A FORMER leading MP from the region who also enjoyed success as a shopping magnate, pirate radio entrepreneur and hypnotherapist, has died at the age of 91.
Wilf Proudfoot, whose colourful career often saw him hit the headlines, was a self-made man who was proud of his North-East origins and lived for most of his life in Scarborough.
He was brought up in a terraced house in Gladstone Street, Crook, where his father, a First World War hero who had been awarded the Military Cross, managed a store.
He first earned pocket money as a 12-year-old, filling blue bags with sugar - however he went on to pioneer supermarket shopping in this country, eventually running a chain of 15 stores that bore his name.
At 14 he moved to Scarborough, stayed with maiden aunts who had a boarding house and began as a junior with an accountancy practice in Durham.
He served throughout the war as an NCO fitter in the RAF, then returned to Scarborough where he used his RAF gratuity to help buy his first shop and soon started building up his chain of supermarkets.

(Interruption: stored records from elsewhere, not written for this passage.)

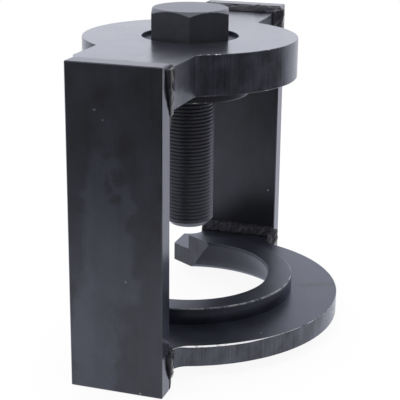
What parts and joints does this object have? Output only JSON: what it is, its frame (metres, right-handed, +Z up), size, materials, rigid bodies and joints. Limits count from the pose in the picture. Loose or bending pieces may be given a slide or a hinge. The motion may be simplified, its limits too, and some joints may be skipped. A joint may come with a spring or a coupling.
{
  "type": "slack adjuster puller",
  "caption": "Welded steel puller frame: a hex-head forcing screw in a round top plate stands above an open horseshoe base plate with a raised lip and a conical bore.",
  "frame": {"origin": "on the forcing screw's axis, in the plane of the side plates' feet", "axes": "+Z up along the forcing screw, towards its head; +Y from the front side plate to the rear one; -X towards the mouth of the base plate"},
  "size_m": [0.1497, 0.2286, 0.1844],
  "materials": {
    "plate_steel": "black oxide, semi-gloss",
    "turned_steel": "black oxide over turned and milled faces",
    "screw_steel": "black oxide",
    "weld_metal": "black oxide over weld beads, glossy"
  },
  "bodies": {
    "frame": {"front_side_plate": "plate_steel", "rear_side_plate": "plate_steel", "top_plate": "plate_steel", "base_plate": "turned_steel", "threaded_bush": "turned_steel", "front_top_weld": "weld_metal", "rear_top_weld": "weld_metal", "front_bottom_weld": "weld_metal", "rear_bottom_weld": "weld_metal"},
    "screw": {"forcing_screw": "screw_steel"}
  },
  "joints": [
    {"name": "forcing_screw_travel", "type": "slide", "parent": "frame", "child": "screw", "axis": [0, 0, 1], "range_m": [-0.0006, 0.075]}
  ]
}
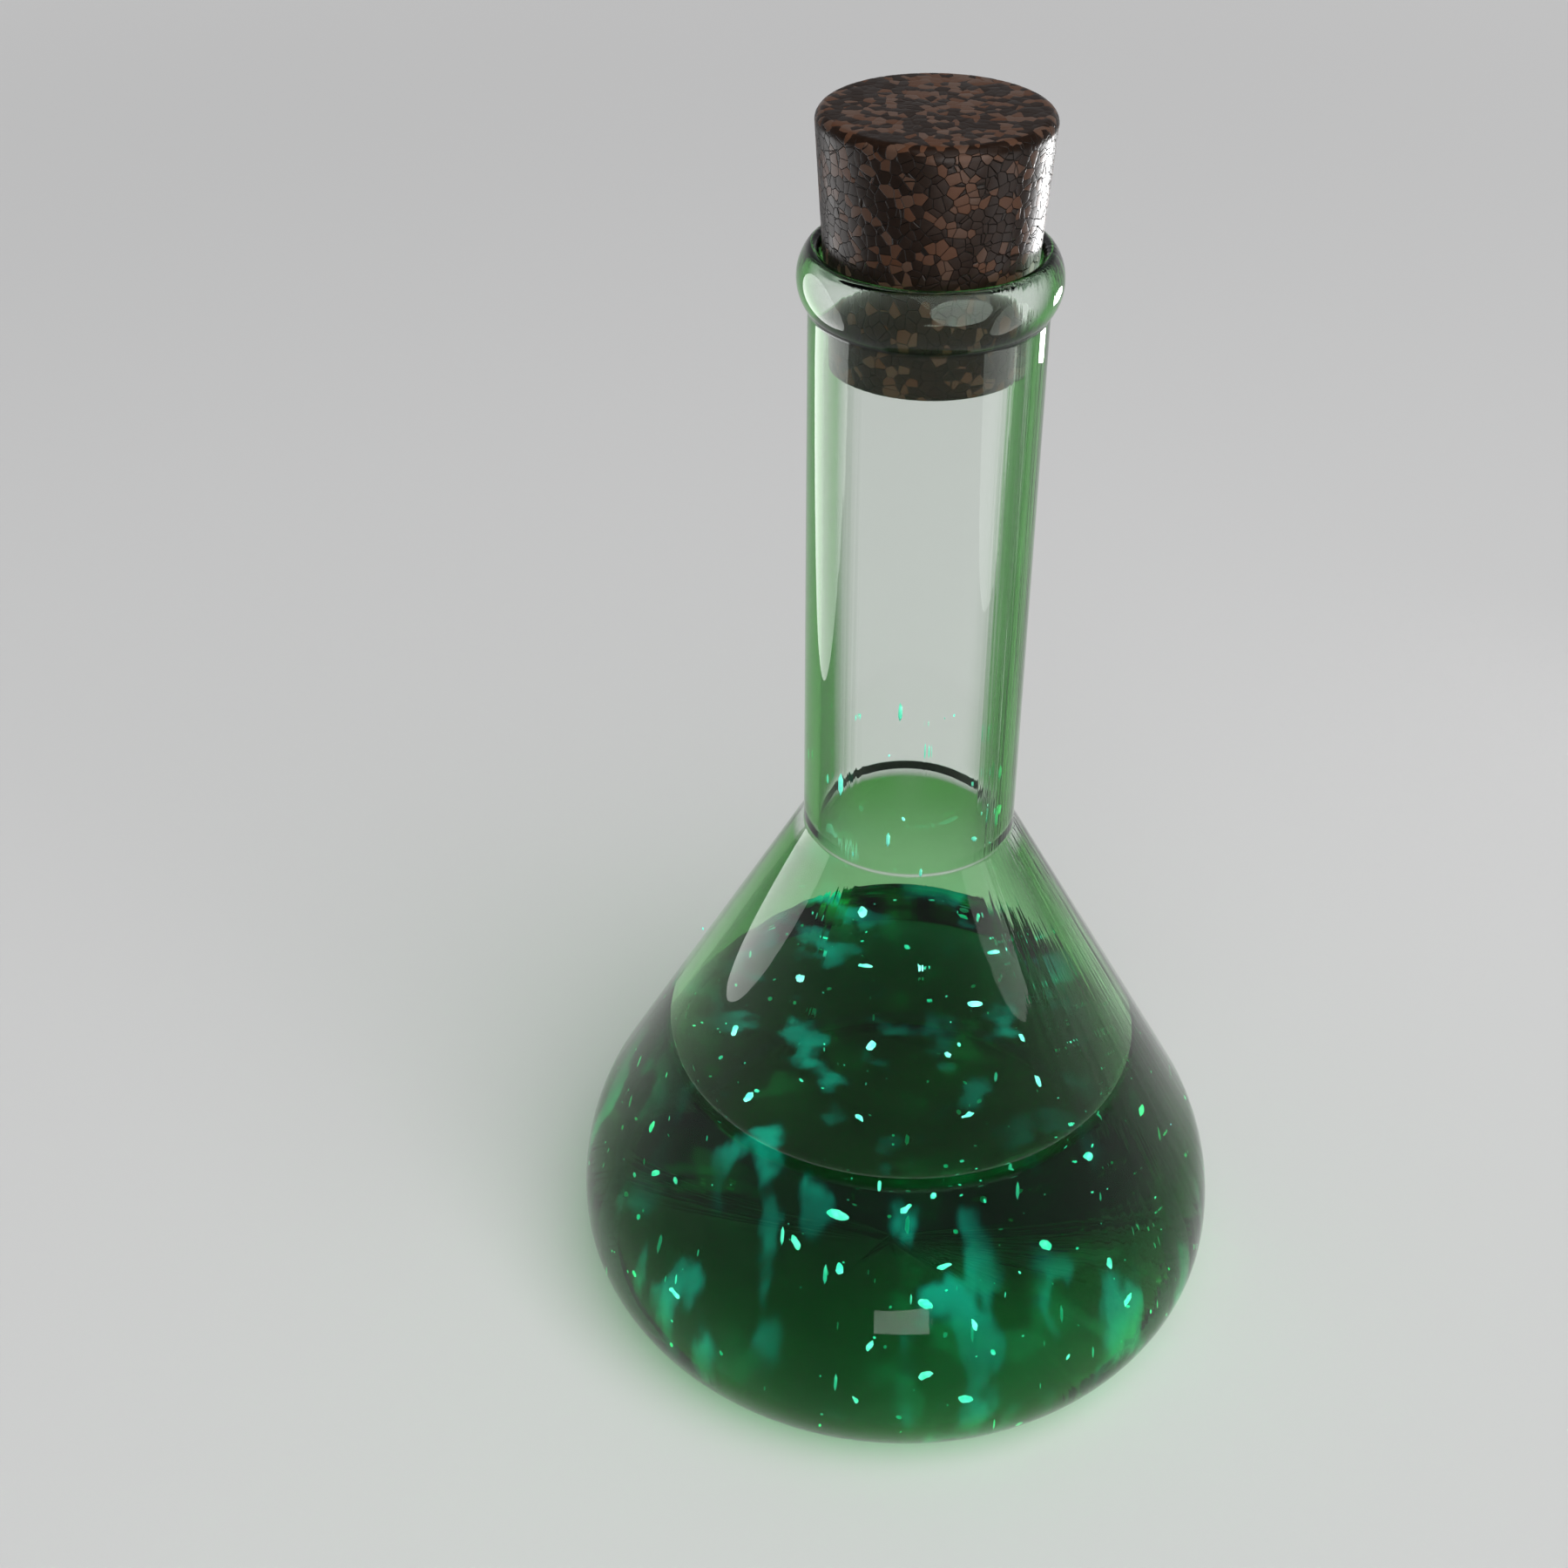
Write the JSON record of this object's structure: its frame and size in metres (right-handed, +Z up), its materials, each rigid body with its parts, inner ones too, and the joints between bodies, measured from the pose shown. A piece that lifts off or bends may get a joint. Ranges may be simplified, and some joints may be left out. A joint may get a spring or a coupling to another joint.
{
  "type": "corked flask",
  "caption": "Blown glass flask with a conical shoulder, long neck and rolled lip, a tapered cork stopper that pulls out, and green liquid with glowing flakes.",
  "frame": {"origin": "centre of the flask's foot ring, in the plane that it stands on", "axes": "+Z up along the flask's axis, from the foot ring to the stopper; +X and +Y are level, and the reference view looks from -Y"},
  "size_m": [0.1128, 0.1128, 0.2134],
  "materials": {
    "green_tinted_glass": "polished",
    "agglomerated_cork": "satin",
    "green_liquid": "polished",
    "glowing_flake": "satin"
  },
  "bodies": {
    "flask": {"glass_flask": "green_tinted_glass", "liquid_fill": "green_liquid", "glow_flake_01": "glowing_flake", "glow_flake_02": "glowing_flake", "glow_flake_03": "glowing_flake", "glow_flake_04": "glowing_flake", "glow_flake_05": "glowing_flake", "glow_flake_06": "glowing_flake", "glow_flake_07": "glowing_flake", "glow_flake_08": "glowing_flake", "glow_flake_09": "glowing_flake", "glow_flake_10": "glowing_flake", "glow_flake_11": "glowing_flake", "glow_flake_12": "glowing_flake", "glow_flake_13": "glowing_flake", "glow_flake_14": "glowing_flake", "glow_flake_15": "glowing_flake", "glow_flake_16": "glowing_flake", "glow_flake_17": "glowing_flake", "glow_flake_18": "glowing_flake", "glow_flake_19": "glowing_flake", "glow_flake_20": "glowing_flake", "glow_flake_21": "glowing_flake", "glow_flake_22": "glowing_flake", "glow_flake_23": "glowing_flake", "glow_flake_24": "glowing_flake", "glow_flake_25": "glowing_flake", "glow_flake_26": "glowing_flake", "glow_flake_27": "glowing_flake", "glow_flake_28": "glowing_flake", "glow_flake_29": "glowing_flake", "glow_flake_30": "glowing_flake", "glow_flake_31": "glowing_flake", "glow_flake_32": "glowing_flake", "glow_flake_33": "glowing_flake", "glow_flake_34": "glowing_flake", "glow_flake_35": "glowing_flake", "glow_flake_36": "glowing_flake"},
    "stopper": {"cork_stopper": "agglomerated_cork"}
  },
  "joints": [
    {"name": "stopper_pull", "type": "slide", "parent": "flask", "child": "stopper", "axis": [0, 0, 1], "range_m": [0, 0.05]}
  ]
}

His political career began in 1950 when he became a local councillor and after unsuccessfully fighting two by-elections for the Tories he reached the Commons in 1959, taking the Redcar-centred Cleveland constituency from Labour.
Unseated five years later, he returned to Parliament in 1970, winning the Brighouse and Spenborough constituency, which he held for another four years.
In between he became managing director of Radio 270, a pirate radio station operating from the North Sea which was closed down by the Marine Offences Act in 1967.
During his Parliamentary career he was at the forefront of the campaign for the switch to a decimal currency and after losing his last seat famously had a £1,000 facelift in California from a surgeon who had once been married to Zsa Zsa Gabor.
In the late 70s he began yet another career when he became interested in hypnotherapy and started the Proudfoot School of Hypnosis and Hypnotherapy, published The Consumer Guide to Hypnosis, and from 1983 chaired the British Council of Hypnotist Examiners.
Five years ago he told The Northern Echo: “I suppose I am content. I just wish I'd done a lot more different things.”
Mr Proudfoot leaves a widow, Peggy, and three children.